Some in my life thought it was a “fad” but I have continued to do one or two triathlon per season. I really like two of the three sports and I commit to more intense work outs when I have a specific event coming up. Now in the sport of triathlon the theory is to overtrain each individual sport leading up to the event so that on race day you have something left in the tank when you switch from swim to bike and then bike to run.
I most definitely did not over train this year and almost didn’t register as I haven’t been out running much this year. I’ll be honest that I have never had the “runner’s high” that people speak about and most of the time come back feeling a bit like the hills kicked my ass. I swim twice a week from September to April but then struggle to find a pool time that works with my schedule in May so always rely on muscle memory and adrenal to pull me through the pool. This is the first year I used a road bike and I was passed significantly less than in previous years. I have, as I said, always struggle with the run but this year I turned it around mentally. It’s always been my “weakest portion” but this year I headed out of transition with the words final stage in my head as well as last loop.
I was fortunate enough to pick up a running partner shortly after the final transition and despite her age we stuck together. It was the young woman’s second triathlon and her goal was not to walk any of the five kilometres. I went into it thinking I would end up walking some but felt quite good coming off the bike, in fact better than I have in about 5 years. So when she stopped to stretch her Achilles and started off again we fell into a very similar stride and off we went. We chatted, shared our few running tips with each other and used the words when the going got tough. I would have walked twice for sure if she hadn’t been beside me although I was also watching a friend ahead of me and trying not to lose too much space to her! Nothing like a little competition to keep one moving.
My friend Gaye would say that I encouraged her to go out and try this sport. I’ve always admired her commitment to running. She travels lots for work but takes her gear and runs on a treadmill before the start of a busy day and when home has a running group that she gets out with. She and a friend joined a local coached group this winter and did lots of training. It was her first triathlon and she rocked it!! It was with her encouragement that I decided, despite the lack of training, to go for it. The results showed who had been out there putting in the miles as she placed 5/7 in our age group and was 1 minutes and 11 seconds ahead of me.

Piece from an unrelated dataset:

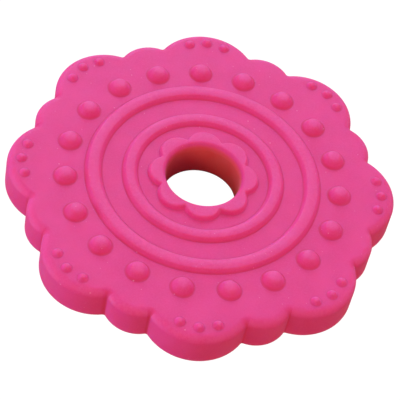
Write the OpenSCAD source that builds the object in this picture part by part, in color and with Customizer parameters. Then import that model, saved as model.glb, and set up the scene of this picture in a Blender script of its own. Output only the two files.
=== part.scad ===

The fabulous thing about triathlon is the encouragement given by volunteers, spectators and fellow participants. The volunteers are fabulous to give their time to ensure our safety but they go the extra mile by urging us on. The first year I did one, when I was passed repeatedly on my mountain bike, the riders going by consistently said “good job — keep going” and so I did. I was discouraged but I kept at it. Today I paid that forward by encouraging some bikers and runners who were obviously struggling a bit. In fact by the time we finished we had picked up a third runner in our group, who responded to our encouragement. I was buoyed up by the fact that spectators paid attention and watched for me, giving me a shot in the arm by calling out my name and telling me I was doing great. Plus my wonderfully supportive husband encouraged me to take the time to do the event and was there watching with the camera and cheering me on.
You know what? I am proud of my time and the effort I put into the event. It would certainly pay off to join a triathlon group during the off-season so I could shave some time off all three disciplines but for today I’m going to rest easy that I gave it my best and go have a beer!